Does it feel any different playing these songs now than it felt back in the day, in the early ’00s?
I’ll tell you what does feel different. They seem a lot easier to play now than they did back then. Perhaps just because all the time being in the band and playing so many times over and over again, perhaps it’s some muscle-memory. Or maybe it’s just that singing and playing guitar in The Night Marchers is a bit more difficult. It’s purely just playing guitar. Obits and Night Marchers did a short little West Coast tour together and at the end of the San Diego show, Rick got up and we played three songs off the first Hot Snakes record together. It was kind of a cool thing to do. Perhaps that planted the seed. I think I sweat more now than I did then, but that could just be like a old-man thing.
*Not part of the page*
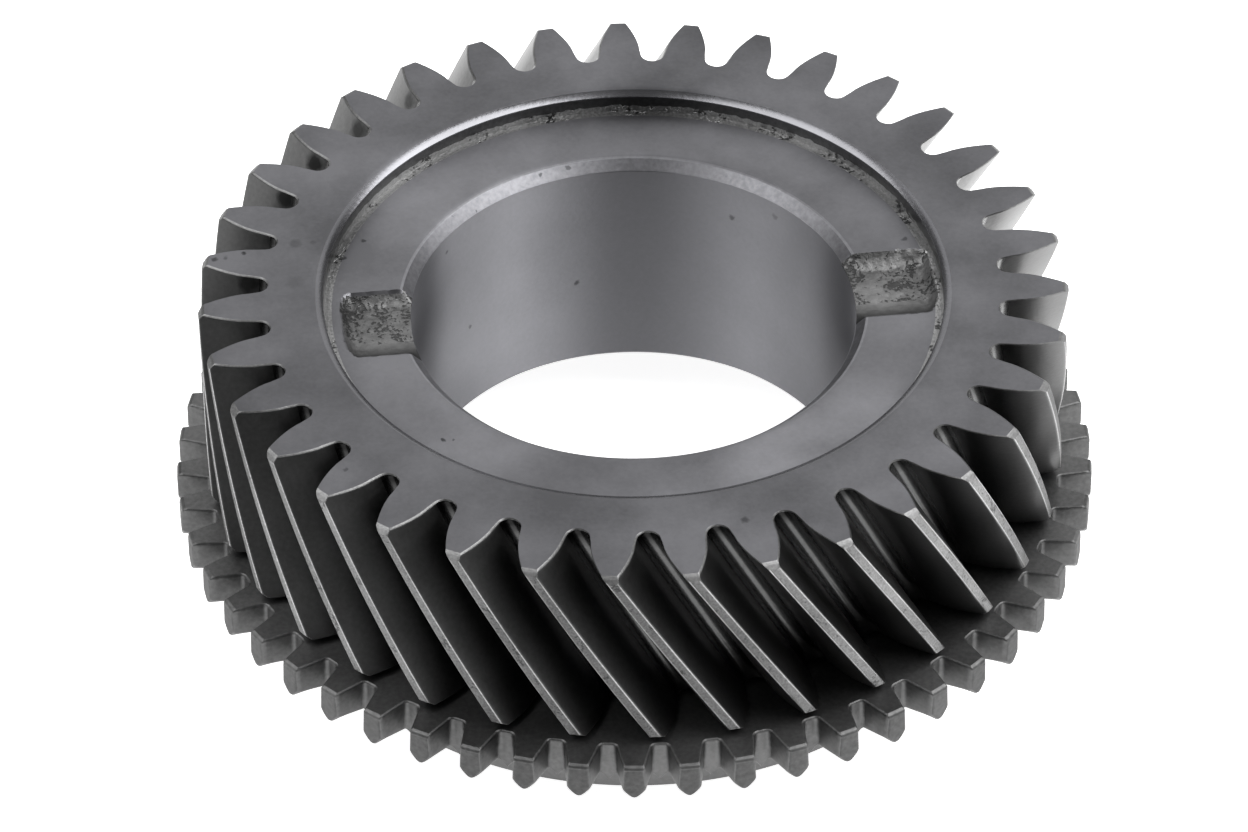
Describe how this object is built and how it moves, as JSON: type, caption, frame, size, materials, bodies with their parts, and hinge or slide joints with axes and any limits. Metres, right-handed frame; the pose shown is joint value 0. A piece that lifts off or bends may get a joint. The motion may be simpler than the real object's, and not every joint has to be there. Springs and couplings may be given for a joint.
{
  "type": "helical transmission gear with clutch cone",
  "caption": "Left-hand helical gear with a smooth running bore, a recessed thrust face with oil slots, and a pressed-on ring of pointed clutch teeth over a friction cone.",
  "frame": {"origin": "on the gear's axis, in the end plane of the friction cone, on which the gear stands", "axes": "+Z along the bore from the friction cone towards the recessed thrust face; +X along the right-hand oil slot, to within a few degrees"},
  "size_m": [0.1588, 0.1588, 0.0595],
  "materials": {
    "gear_steel": "dark case-hardened steel, satin, with finely machined faces",
    "ring_steel": "dark case-hardened steel, satin, a little duller than the gear"
  },
  "bodies": {
    "root": {"helical_gear": "gear_steel", "clutch_ring": "ring_steel"}
  },
  "joints": []
}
How do you feel about the San Diego music scene these days?
If anything, it seems better than ever. It seems like there are more places to play than there ever was when I was starting to play in bands. There used to be one place, and then there was two, and then, for the longest time, there was three and only three, and then there was four. And now, there’s like 10 places in North Park alone you can play. So, there are a lot of opportunities to play and places to make noise and tons of people playing that you can play with.
I don’t know if there is a San Diego sound, per se, like there used to be. But that was back when there was 15 to 20 bands, and now there are hundreds.
My only regret is not being able to get out enough and check shit out. Maybe now that I have Saturdays free, you might see me out a lot more. Probably not, though. [Laughs.]